In stepped David Freeborn, offering them the office above his on the corner of Hauley Road and Lower Street. Grateful for a home, albeit temporary, Lesley and her staff got on with finding homes for those made homeless by the fire.
‘We are so grateful to David and Carol for helping us there,’ said Lesley. ‘But we quickly realised the impact it would have on our business – passing trade dried up completely.’
So nine months later, having trimmed sails and survived, the company moved into 3 Raleigh Street, and have found their fortunes turning round.
‘We have found more people coming in and more new properties coming onto the books,’ said Lesley. ‘We have a good base to build from as we continue to work towards the building being rebuilt. We now have planning permission and Lea Humphries is working for us, rebuilding the back wall up to roof height, putting on a new roof and then rebuilding and repairing the inside. There’s still a huge amount of work to be done, but we think we are on the road back.
‘None of the freeholders ever gave themselves the option of giving up, and we are coming through.
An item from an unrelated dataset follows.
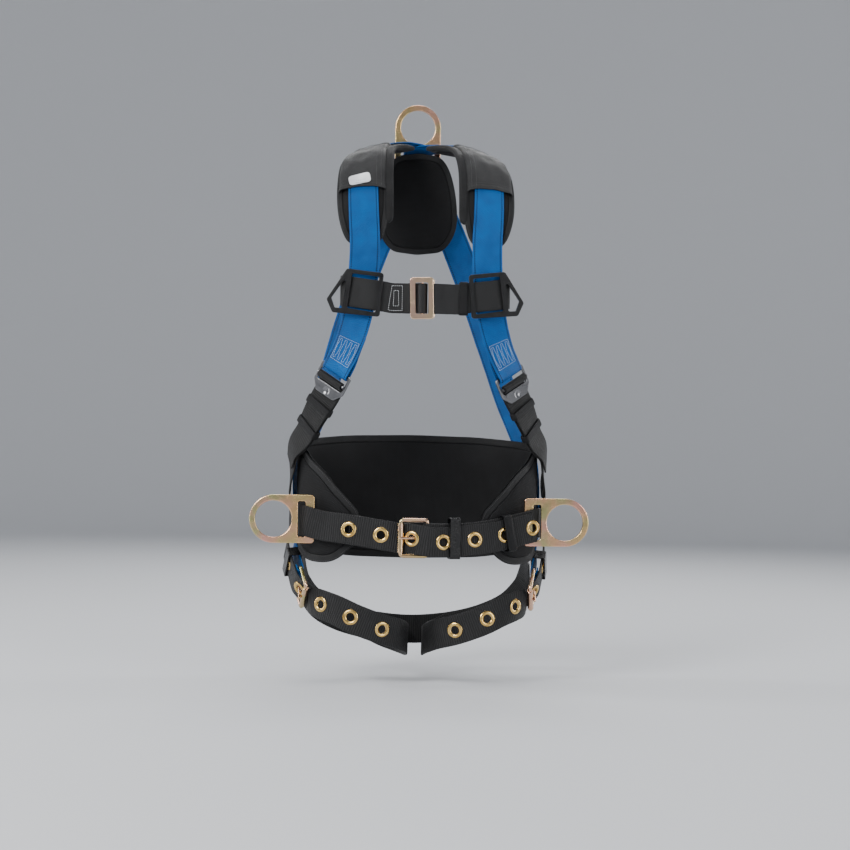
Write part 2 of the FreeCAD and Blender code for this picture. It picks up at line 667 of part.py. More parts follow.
def make_waist_pad():
    left = [waist_row(a, PAD_INSET, low, high) for a, low, high in PAD_EDGES]
    right = [waist_row(-a, PAD_INSET, low, high) for a, low, high in reversed(PAD_EDGES[:-1])]
    save("waist_pad", ribbon(left + right, PAD_THICK))


# The belt bulges over the bar of each side ring, goes through the slot and on behind the plate
BELT_RING_ROWS = [
    row(147, -84.5, -553, 0.42, -0.9, 0), row(163, -78.5, -549.5, 0.44, -0.9, 0),
    row(173, -73.6, -546.5, 0.56, -0.83, 0), row(179.8, -66.0, -545.2, 0.8, -0.6, 0),
    row(186.3, -54, -545, 0.9, -0.43, 0), row(191.5, -38, -545, 0.96, -0.25, 0),
    row(194.5, -20, -545, 1, -0.1, 0), row(195, 0, -545, 1, 0, 0),
]
BELT_BACK_ANGLES = (104, 120, 138, 158, 180)
BELT_CROSSING = 16.5     # roller axis to the place where the prong goes through the webbing


def belt_rows():
    """From the sewn end behind the buckle, round the waist, to the free end."""
    hinge = BELT_BUCKLE + Vector(BELT_BUCKLE_SPAN / 2, 0, 0)
    radius = ROD_RADIUS + LOOP_RELIEF + WEB_THICK / 2
    forward = Vector(-1, 0, 0)
    out = Vector(0, -1, 0)
    rows = [row(37, -109.6, -568.5, 0, 1, 0), row(24, -111.4, -568.5, 0, 1, 0)]
    rows += wrap_rows(hinge, forward, out, radius, 180, 0, 4)
    rows += [row(26, -119.0, -568.5, 0.1, -1, 0), row(46, -114.6, -568, 0.15, -1, 0),
             row(74, -109.0, -566.5, 0.2, -1, 0), row(100, -102.6, -563, 0.27, -0.96, 0),
             row(124, -94.6, -558.5, 0.35, -0.94, 0)]
    rows += BELT_RING_ROWS
    rows += [waist_row(a, 0) for a in BELT_BACK_ANGLES]
    rows += [waist_row(-a, 0) for a in reversed(BELT_BACK_ANGLES[:-1])]
    rows += flip_x(reversed(BELT_RING_ROWS))
    rows += [row(-113, -99.5, -556.5, -0.27, -0.96, 0), row(-82, -106.8, -561, -0.15, -1, 0),
             row(-56, -110.2, -565, -0.08, -1, 0)]
    roller_x = BELT_BUCKLE.x - BELT_BUCKLE_SPAN / 2
    under = BELT_BUCKLE.y + ROLLER_RADIUS + 1.2 + WEB_THICK / 2
    over = BELT_BUCKLE.y - radius - WEB_THICK - 1.0
    rows += [row(roller_x, under, -568.5, 0, -1, 0),
             row(roller_x + BELT_CROSSING, BELT_BUCKLE.y - 3.0, -568.8, -0.5, -0.87, 0),
             row(roller_x + 28, BELT_BUCKLE.y - 6.9, -570.5, -0.2, -0.98, 0),
             row(hinge.x, over, -572.5, 0, -1, 0)]
    rows += [row(29, -122.9, -573.5, 0.15, -1, 0), row(52, -117.8, -572, 0.15, -1, 0),
             row(78, -112.4, -569.5, 0.2, -1, 0), row(104, -105.6, -566.5, 0.27, -0.96, 0),
             row(128, -97.8, -562, 0.35, -0.94, 0), row(148, -89.2, -557, 0.42, -0.9, 0),
             row(163, -82.8, -553.5, 0.44, -0.9, 0), row(175.2, -76.6, -551, 0.5, -0.87, 0)]
    return rows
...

It’s taken a long time, but we are getting there.’
Higher Street: the Old Work Exchange and Thai restaurant – Tim and Becca Way
The brother and sister team face the biggest challenge of all the freeholders – but continue to examine all the possibilities for the rebuilding of the beautiful carved façade to the building.
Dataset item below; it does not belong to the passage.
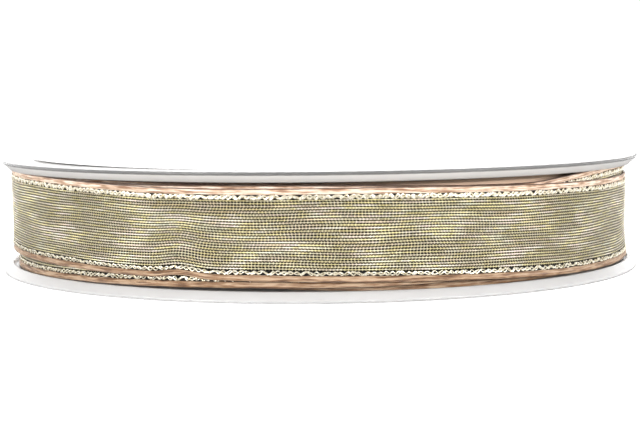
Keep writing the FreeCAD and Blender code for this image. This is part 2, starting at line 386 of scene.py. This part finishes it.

‘We took ownership of the building just a few weeks before the fire,’ said Tim. ‘Not exactly what you want! But we are slowly putting together the plans for how we are going to rebuild – though obviously there are many challenges – especially because the front is so fragile and must be maintained.
‘We are looking at various ways to rebuild – but have to use as much of the original building as possible. The idea is to take the building back to what it was before the Government officers decided to change it into the work exchange – it will be more authentic than it ever was!’
Higher Street Gallery – Mark Goodwin
Higher Street Gallery was – and will be again – a family business: Ken and wife Catherine ran it with son Mark until more than 15 years ago when Mark took sole control – and it has always been well supported by locals and tourists alike.
But it is the devastation to a family home which caused the greatest trauma for the family. They have always lived above the gallery, ever since they first moved to Dartmouth in 1982.
‘It’s been a very difficult time for all of us because Higher Street was where we had our happiest memories as a family, and that all went up in smoke,’ said Mark. ‘But looking back on the whole year we have had the most amazing support from the people of Dartmouth. Friends and customers have been so helpful and been so supportive.
‘We would like to say that now we have planning permission and can start to rebuild, things are looking up and becoming positive. We have always said that we are coming back and will be back as soon as we can.
‘Hopefully we will be able to create new memories in this wonderful old building which by some miracle has managed to survive the fire. We can think positively about the future now. It’s wonderful how the freeholders came together to get things going - Simon of Smith Street Deli has been amazing. I’m grateful to him, Lesley at Singer and Singer and all the other freeholders.’
Compass Office Shop – Emilie Clarke and Alan Heard
Emily and Alan found themselves having to operate out of their front room following the fire – the danger of their building falling in kept them out for three weeks – and dependent on trade customers for support.
‘We had to keep trading,’ said Emily. ‘The front room was full and three of us were trying to use it – frankly the stress was unbearable. We were absolutely amazed at the support we received from our trade customers – who were ALL ordering stuff, even if they didn’t need it, just to help us!
‘We put up signs everywhere and were running up and down the town with deliveries. Simon Geen, who works for us, must have felt like he was doing a marathon every day up and down the town. He was brilliant, and everyone who supported us made it possible for us to continue.’
After loss adjusters wrote off their entire stock, the couple had to redecorate and then deep clean the shop before re-opening with a fire sale, and donated much of the damaged stock to the Flavel, Dartmouth Pre School, Dartmouth Caring and Kingswear Primary School.
‘We have never experienced stress like it – though we also felt lucky that we hadn’t gone through the experience of those who had lost everything ,’ said Emily. ‘We are now finding that the goodwill from local people is really keeping us going – as the passing trade has gone with the site next door. We thought for a while we couldn’t keep going – but thanks to locals’ support we can see a future now, and for that we are very grateful.’
Lea Humphries and Paul Barclay
- Providing some visuals for the boards
Lea and Paul have worked together to produce the displays which adorn the hoardings around the stricken buildings – there to keep the public safe, but not the most attractive vista.
Lea has paid for the printing of the black and white images, using Paul’s trademark style, and Paul has donated the work for free.
‘We wanted to make the boards just a little bit more attractive,’ said Paul. ‘I think it’s great they are there and full marks to Lea that he has put his hand in his pocket to get them printed.’
‘I think it’s a good thing to do,’ said Lea. ‘Paul’s designs sell for lots of money, so its great he has donated these for free. As I’m doing the work for two firms around the site, I’m glad to help make the boards a little more attractive.’